Oh I get it..kinda like spreading the wealth around! It’s only fair.
Hey Chuckee, why start at the Missouri. Let's start right there in Boulder and build the pipeline from there. You got plenty of water.
I see another technology trap in the making here. A big city like L.A., NYC, Chicago etc. draws in resources from all around it sometimes from many hundreds of miles away. It not only becomes dependent on those resources, it becomes hostage to them too. Remove the Electricity, water, in incoming food shipments and millions of people are at risk of dying.
Shovel ready jobs?
If they’re actually going to do this, it seems like it would be a lot simpler to pump from the vicinity of Lake McConaughy in Nebraska.
I can’t wait to see the EPA shrieking to the front of the line with handfuls of impact studies a la Keystone XL.

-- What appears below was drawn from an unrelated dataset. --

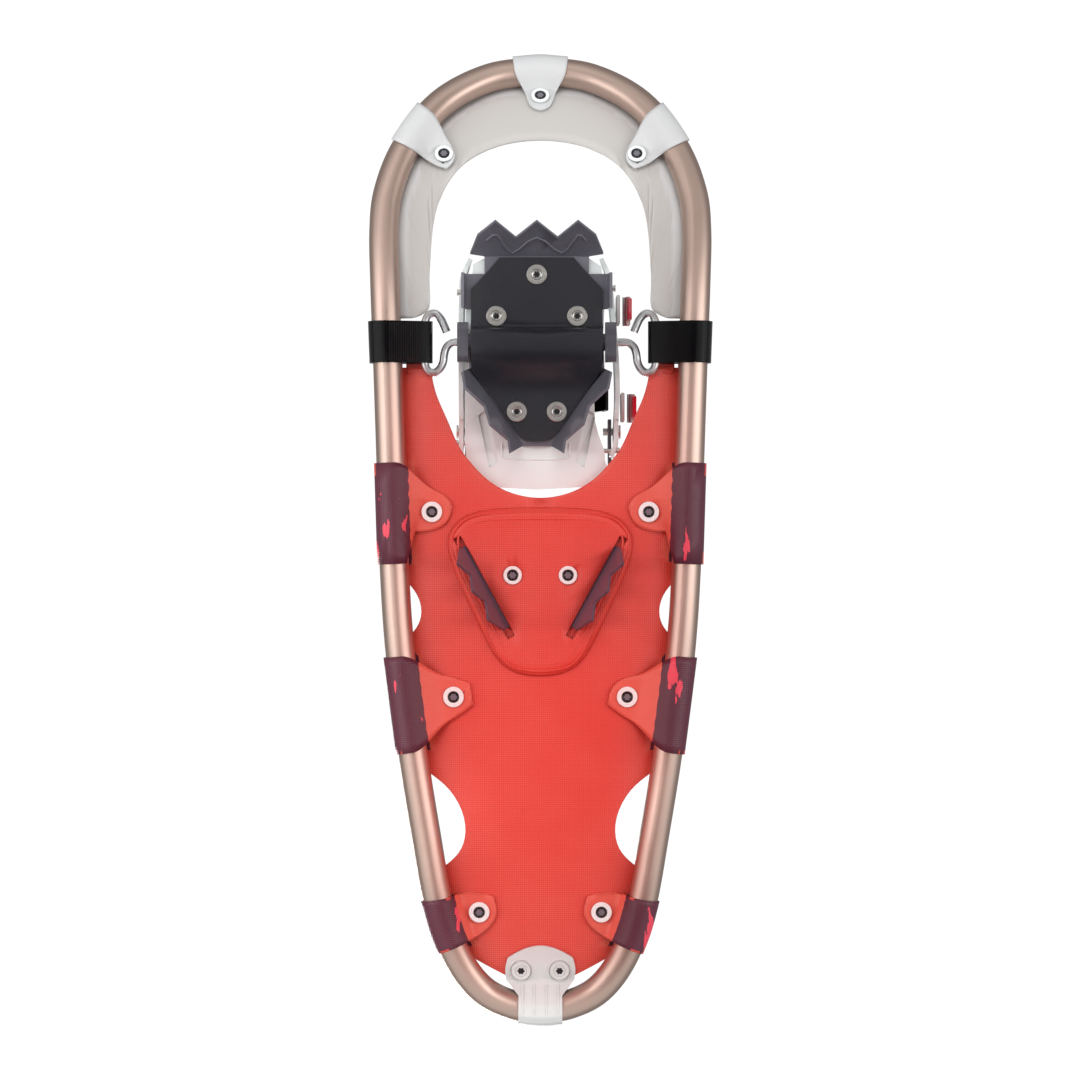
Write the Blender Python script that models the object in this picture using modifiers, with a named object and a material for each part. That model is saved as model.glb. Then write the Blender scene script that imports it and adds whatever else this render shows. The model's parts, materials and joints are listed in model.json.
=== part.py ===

There ARE times when the Missouri basin has more H2O than it can readily handle. They had quite a large flood there a couple years back. There are also a lot of times when it struggles to maintain navigation. If Colorado wants to set up an overflow pipeline, to some large reservoir within their boundaries, to accept donations when such surpluses occur, to dole them out in the dry years, AND be willing to accept a significant chunk of their own acreage will often be a large mud puddle, a deal could probably be made. I don’t know well how often and how large such donations might be expected nor what land Colorado might sacrifice to hold it. But they shouldn’t plan on always having it available.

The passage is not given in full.